Far from being just children (whose distance from adult worlds allows their behaviour to be often subversive), then, these are infantilised citizens. It is painful in more than one way. At one level, the cry ‘adikkalle saare, njaan onnum cheitilla’ reveals the utter powerlessness of the infantilised citizen — it may remind one of a hapless child being dragged into the headmaster’s room for a thorough hiding, but it is actually the astonished scream of a neoliberal subject who is suddenly infantilized. At another level, it is the unbearably saddening cry of helplessness of Kerala’s poor, duped by the neoliberal elites, their very dreams stolen. One’s very soul is racked by it, even when one does not share those dreams.

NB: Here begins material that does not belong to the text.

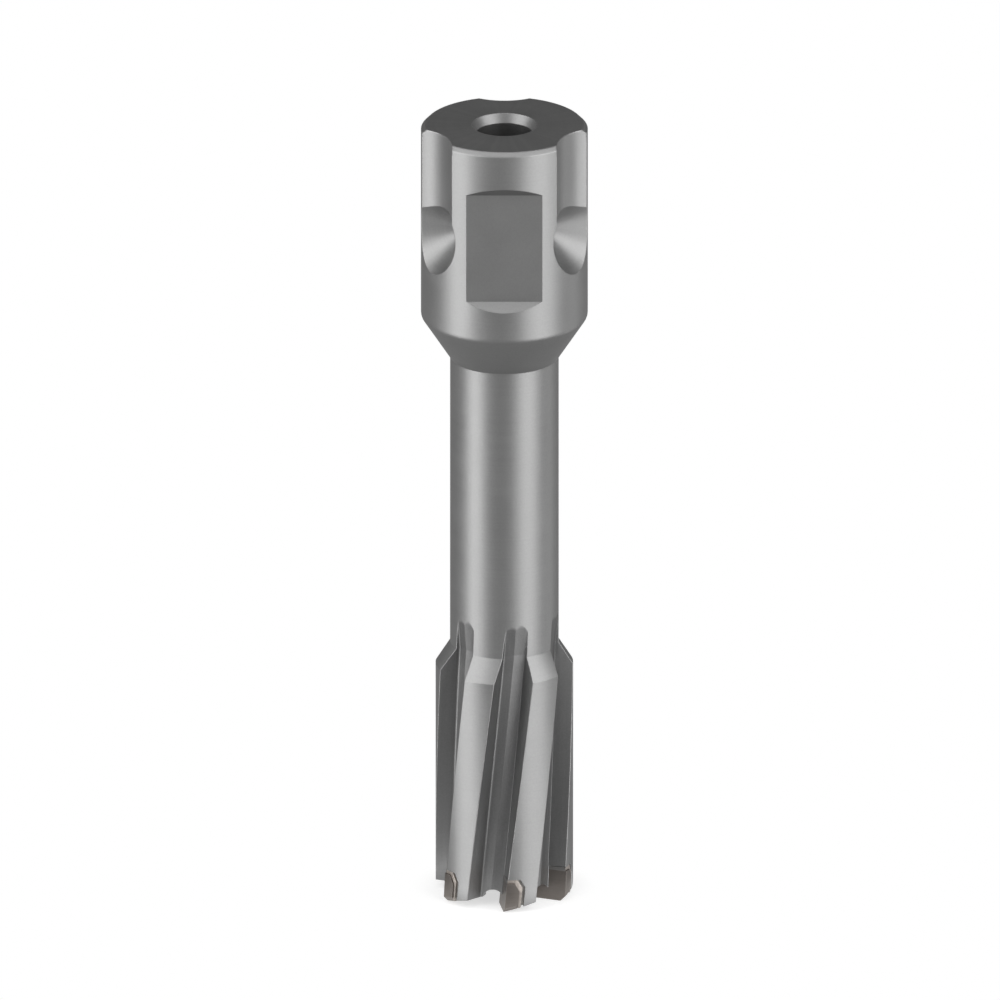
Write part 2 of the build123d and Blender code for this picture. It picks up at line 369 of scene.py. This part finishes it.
dimple_spot = vector(tree, "SUBTRACT", spot, (0, 0, dimple_height))
dimple_out = furthest(tree, dimple_spot, dimple_directions)
dimple_far = vector(tree, "LENGTH", dimple_spot)
dimple_away = calc(tree, "SQRT", calc(tree, "SUBTRACT", calc(tree, "MULTIPLY", dimple_far, dimple_far),
                                      calc(tree, "MULTIPLY", dimple_out, dimple_out)))
cone_gap = calc(tree, "SUBTRACT", calc(tree, "SUBTRACT", dimple_out, dimple_away), dimple_tip_radius)
on_dimple = rise(tree, calc(tree, "ABSOLUTE", cone_gap), 0.12 * MM, 0.06 * MM)

grain = place(tree, grain_group, Vector=spot)
rings = place(tree, turning_group, Vector=spot)["Lines"]
flute_lines = place(tree, flute_group, Vector=spot)["Lines"]
dimple_pitch = add(tree, "ShaderNodeCombineXYZ", X=dimple_out).outputs[0]
dimple_rings = add(tree, "ShaderNodeTexNoise", Vector=dimple_pitch, Scale=1 / (0.3 * MM)).outputs["Fac"]
on_rim = calc(tree, "MULTIPLY", rise(tree, axis_gap, centre_radius + MM, centre_radius + 2 * MM),
              rise(tree, split["Z"], top_height - 1.2 * MM, top_height - 0.9 * MM))
edges = place(tree, edge_group, Radius=calc(tree, "MULTIPLY_ADD", on_rim, wider_at_rim, usual_edge))
wear = calc(tree, "MULTIPLY_ADD", on_rim, less_at_rim, usual_wear)
wear = calc(tree, "MULTIPLY", edges["Wear"], wear)

marks = calc(tree, "MULTIPLY", swing(tree, rings), turned)
flute_marks = calc(tree, "MULTIPLY", swing(tree, flute_lines), fluted)
dimple_marks = calc(tree, "MULTIPLY", swing(tree, dimple_rings), on_dimple)
marks = calc(tree, "ADD", marks, calc(tree, "ADD", flute_marks, dimple_marks))

# The top was faced, and its rings catch the light in spokes, so its tone changes with direction only.
spokes = add(tree, "ShaderNodeTexNoise", Vector=vector(tree, "NORMALIZE", sideways), Scale=9.0,
             Detail=3.0).outputs["Fac"]
spokes = calc(tree, "MULTIPLY", swing(tree, spokes), on_top)

# A tone of 0 is dark steel and 1 is light steel; each effect moves it by its share.
tone = sum_up(tree, 0.5, (
    (swing(tree, grain["Patch"]), 0.06),
    (swing(tree, grain["Height"]), 0.10),
    (marks, 0.08),
    (spokes, 0.15),
    # Painted shade: the steel's colour is made darker in hollows.
    (edges["Hollow shade"], -0.25),
    # Painted shade: the flutes are made darker.
    (fluted, -0.12),
    # Painted shade: the run-outs are made darker still.
    (in_run_out, -0.08),
    # Painted shade: the centre seat inside the bore's mouth is made darker.
    (in_centre, -0.08),
))
colour = mix(tree, tone, dark_steel, light_steel)
colour = mix(tree, wear, colour, worn_steel)

tooth = place(tree, tooth_group, Vector=spot)
seat_masks = (
    rise(tree, tooth["Behind"], seat_back + seat_skin, seat_back + seat_fade),
    rise(tree, split["Z"], seat_top + seat_skin, seat_top + seat_fade),
    rise(tree, tooth["Depth"], 0.10 * MM, 0.18 * MM),
)
in_seat = rise(tree, tooth["Behind"], seat_front, seat_front + 0.1 * MM)
for mask in seat_masks:
    in_seat = calc(tree, "MULTIPLY", in_seat, mask)
colour = mix(tree, in_seat, colour, residue_colour)
metal = inverse(tree, in_seat)

rough = sum_up(tree, 0.42, (
    (grain["Patch"], 0.06),
    (marks, 0.12),
    (edges["Wear"], -0.10),
    (in_seat, 0.2),
))

height = calc(tree, "MULTIPLY_ADD", marks, 0.35, grain["Height"])
bump = add(tree, "ShaderNodeBump", Strength=1.0, Distance=0.004 * MM, Height=height,
           Normal=edges["Normal"])
shader = add(tree, "ShaderNodeBsdfPrincipled", Metallic=metal, Base_Color=colour, Roughness=rough,
             Normal=bump.outputs[0])
tree.links.new(shader.outputs[0], output.inputs["Surface"])
nodes["cutter_body"].material_slots[0].material = steel
print("material:", steel.name, "with", len(tree.nodes), "nodes")

# %% [markdown]
# The carbide tips. Carbide is pressed, sintered and then ground on a diamond wheel. It is darker than
# steel and slightly brown, and the wheel leaves fine straight lines across each face.

# %% Material: ground carbide
carbide, tree, output = new_material("ground carbide")
spot = add(tree, "ShaderNodeTexCoord").outputs["Object"]
grain = place(tree, grain_group, Vector=spot, Pits=0.12 * MM, Patches=1.2 * MM)
wheel_lines = add(tree, "ShaderNodeTexNoise", Scale=1 / (0.12 * MM), Detail=2.0,
                  Vector=vector(tree, "MULTIPLY", spot, (0.05, 0.05, 1.0))).outputs["Fac"]
edges = place(tree, edge_group, Radius=0.06 * MM)
tone = sum_up(tree, 0.5, ((swing(tree, grain["Patch"]), 0.5), (swing(tree, wheel_lines), 0.4)))
colour = mix(tree, tone, (0.165, 0.145, 0.130, 1), (0.25, 0.230, 0.215, 1))
colour = mix(tree, calc(tree, "MULTIPLY", edges["Wear"], 0.5), colour, (0.42, 0.40, 0.38, 1))
rough = calc(tree, "MULTIPLY_ADD", wheel_lines, 0.12, 0.36)
bump = add(tree, "ShaderNodeBump", Strength=1.0, Distance=0.003 * MM, Normal=edges["Normal"],
           Height=calc(tree, "ADD", wheel_lines, grain["Height"]))
shader = add(tree, "ShaderNodeBsdfPrincipled", Metallic=1.0, Base_Color=colour, Roughness=rough,
             Normal=bump.outputs[0])
tree.links.new(shader.outputs[0], output.inputs["Surface"])
print("material:", carbide.name, "with", len(tree.nodes), "nodes")

# %% [markdown]
# The braze. A silver alloy flows between tip and seat and sets with a slightly lumpy skin. It is
# paler than both and a little pink from its copper. By the seat's back it has sunk, and there the dull
# residue of the flux covers it. On the rake side it was ground flush together with the tip. Low down
# it is painted darker, as painted shade.

# %% Material: braze
braze, tree, output = new_material("silver braze")
spot = add(tree, "ShaderNodeTexCoord").outputs["Object"]
grain = place(tree, grain_group, Vector=spot, Pits=0.35 * MM, Patches=1.5 * MM)
edges = place(tree, edge_group, Radius=0.08 * MM)
tooth = place(tree, tooth_group, Vector=spot)
ground = rise(tree, tooth["Behind"], 0.10 * MM, 0.04 * MM)
sunken = calc(tree, "MULTIPLY", rise(tree, tooth["Depth"], 0.14 * MM, 0.22 * MM),
              inverse(tree, ground))
height_up = add(tree, "ShaderNodeSeparateXYZ", Vector=spot).outputs["Z"]
# Painted shade: the braze is made darker towards the bottom, below its upward-facing top.
painted_low_shade = rise(tree, height_up, 2.9 * MM, 2.2 * MM)
colour = mix(tree, grain["Patch"], (0.48, 0.43, 0.39, 1), (0.58, 0.53, 0.49, 1))
colour = mix(tree, painted_low_shade, colour, (0.34, 0.31, 0.285, 1))
colour = mix(tree, sunken, colour, residue_colour)
colour = mix(tree, ground, colour, (0.26, 0.255, 0.25, 1))
metal = inverse(tree, sunken)
rough = sum_up(tree, 0.28, ((grain["Height"], 0.2), (ground, 0.08), (sunken, 0.3)))
bump = add(tree, "ShaderNodeBump", Strength=1.0, Distance=0.03 * MM, Height=grain["Height"],
           Normal=edges["Normal"])
shader = add(tree, "ShaderNodeBsdfPrincipled", Metallic=metal, Base_Color=colour, Roughness=rough,
             Normal=bump.outputs[0])
tree.links.new(shader.outputs[0], output.inputs["Surface"])
for number in range(1, 7):
    nodes[f"carbide_tip_{number}"].material_slots[0].material = carbide
    nodes[f"braze_seam_{number}"].material_slots[0].material = braze
print("material:", braze.name, "with", len(tree.nodes), "nodes")

# %% [markdown]
# Satin steel has hardly a colour of its own: it shows what stands round it. Photographers put such
# tools in a light tent, a closed surround of pale cloth, with tall strip lights to the left and the
# right. The tent here is a sphere that glows evenly, but for a darker opening high up behind the
# tool, which is why the faced top looks dark. Only the camera doesn't see it.

# %% The tent
tent_radius = 0.45
tent_centre = Vector((0, 0, 47)) * MM
tent_glow, opening_glow = 0.33, 0.155
opening_direction = (0, cos(radians(26)), sin(radians(26)))

shell = bmesh.new()
bmesh.ops.create_uvsphere(shell, u_segments=32, v_segments=16, radius=tent_radius)
bmesh.ops.translate(shell, verts=shell.verts, vec=tent_centre)
bmesh.ops.reverse_faces(shell, faces=shell.faces)
tent = bpy.data.objects.new("tent", bpy.data.meshes.new("tent"))
shell.to_mesh(tent.data)
shell.free()
scene.collection.objects.link(tent)
tent.visible_camera = False

cloth, tree, output = new_material("tent cloth")
spot = vector(tree, "SUBTRACT", add(tree, "ShaderNodeTexCoord").outputs["Object"], tuple(tent_centre))
facing = vector(tree, "DOT_PRODUCT", vector(tree, "NORMALIZE", spot), opening_direction)
opening = rise(tree, facing, cos(radians(62)), cos(radians(24)))
glow = calc(tree, "MULTIPLY_ADD", opening, opening_glow - tent_glow, tent_glow)
tree.links.new(add(tree, "ShaderNodeEmission", Strength=glow).outputs[0], output.inputs["Surface"])
tent.data.materials.append(cloth)
print("tent faces:", len(tent.data.polygons))


# %% Strip lights
def softbox(name, azimuth, elevation, width, height, brightness, distance=0.4):
    """An area light that faces the tool; brightness 1 is that of a white wall."""
    light = bpy.data.lights.new(name, "AREA")
    light.shape = "RECTANGLE"
    light.size = width
    light.size_y = height
    light.energy = brightness * pi * width * height
    box = bpy.data.objects.new(name, light)
    turn, lift = radians(azimuth), radians(elevation)
    out = Vector((sin(turn) * cos(lift), -cos(turn) * cos(lift), sin(lift)))
    box.location = tent_centre + out * distance
    box.rotation_euler = out.to_track_quat("Z", "Y").to_euler()
    box.visible_camera = False
    scene.collection.objects.link(box)
    print(name, "power in watts:", round(light.energy, 3))


# Each is name, azimuth and elevation in degrees, width and height in metres, brightness.
for light_box in (
    ("left strip", -64, -12, 0.24, 0.44, 2.25),
    ("right strip", 50, -12, 0.32, 0.44, 1.8),
    ("upper left", -66, 38, 0.42, 0.32, 1.97),
    ("upper right", 60, 38, 0.46, 0.32, 1.97),
    ("overhead", 0, 76, 0.24, 0.24, 0.9),
    ("back right", 110, -20, 0.14, 0.30, 0.6),
):
    softbox(*light_box)

# %% [markdown]
# The floor is a pale disc that takes the tool's soft shadow and fades into the white surround. Camera,
# glossy and transmitted rays see floor and surround as white; all other rays see a plain pale grey,
# so the background adds no light of its own.

# %% Floor and surround
floor_radius, shadow_reach = 11 * MM, 7.5 * MM
floor_white, floor_glow = 0.6, 0.62

disc = bmesh.new()
bmesh.ops.create_circle(disc, cap_ends=True, segments=64, radius=floor_radius)
floor = bpy.data.objects.new("floor", bpy.data.meshes.new("floor"))
disc.to_mesh(floor.data)
disc.free()
scene.collection.objects.link(floor)


def seen_white(tree):
    """1 for camera, glossy and transmitted rays, 0 for the others."""
    path = add(tree, "ShaderNodeLightPath").outputs
    seen = calc(tree, "MAXIMUM", path["Is Camera Ray"], path["Is Glossy Ray"])
    return calc(tree, "MAXIMUM", seen, path["Is Transmission Ray"])


def blend(tree, share, first, second):
    """Mixes two shaders."""
    made = add(tree, "ShaderNodeMixShader")
    for socket, value in zip(made.inputs, (share, first, second)):
        feed(tree, socket, value)
    return made.outputs[0]


pale, tree, output = new_material("pale floor")
spot = add(tree, "ShaderNodeTexCoord").outputs["Object"]
fade = rise(tree, vector(tree, "LENGTH", spot), shadow_reach, floor_radius)
paint = add(tree, "ShaderNodeBsdfDiffuse", Color=(floor_white, floor_white, floor_white, 1)).outputs[0]
light = add(tree, "ShaderNodeEmission", Strength=floor_glow).outputs[0]
lit = add(tree, "ShaderNodeAddShader")
tree.links.new(paint, lit.inputs[0])
tree.links.new(light, lit.inputs[1])
white = add(tree, "ShaderNodeEmission", Strength=1.0).outputs[0]
seen = blend(tree, fade, lit.outputs[0], white)
tree.links.new(blend(tree, seen_white(tree), paint, seen), output.inputs["Surface"])
floor.data.materials.append(pale)

world = bpy.data.worlds.new("white surround")
world.use_nodes = True
scene.world = world
tree = world.node_tree
tree.nodes.clear()
strength = calc(tree, "MULTIPLY_ADD", seen_white(tree), 1.0 - tent_glow, tent_glow)
background = add(tree, "ShaderNodeBackground", Strength=strength)
background.inputs["Color"].default_value = (1, 1, 1, 1)
tree.links.new(background.outputs[0], add(tree, "ShaderNodeOutputWorld").inputs["Surface"])
print("floor radius in mm:", floor_radius / MM)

What, indeed, is the antidote to this? I close my eyes, thinking and Hadiya’s face rises in the darkness there. Yes, looking young, fresh, utterly innocent. Hadiya, coming out of the illegal custody of her family, and braving the government, the police, the evil agents of Hindutva, the community elites, the hostile media, Facebook leftist radicals, heartless rationalists, clueless liberal muslims, her own family — still shouting with all her might, “I married him on my own accord. He is my husband!” The tears prick my eyelids and my body quivers. Yes, as long as young people like her exist, I am sure the antidote will be found.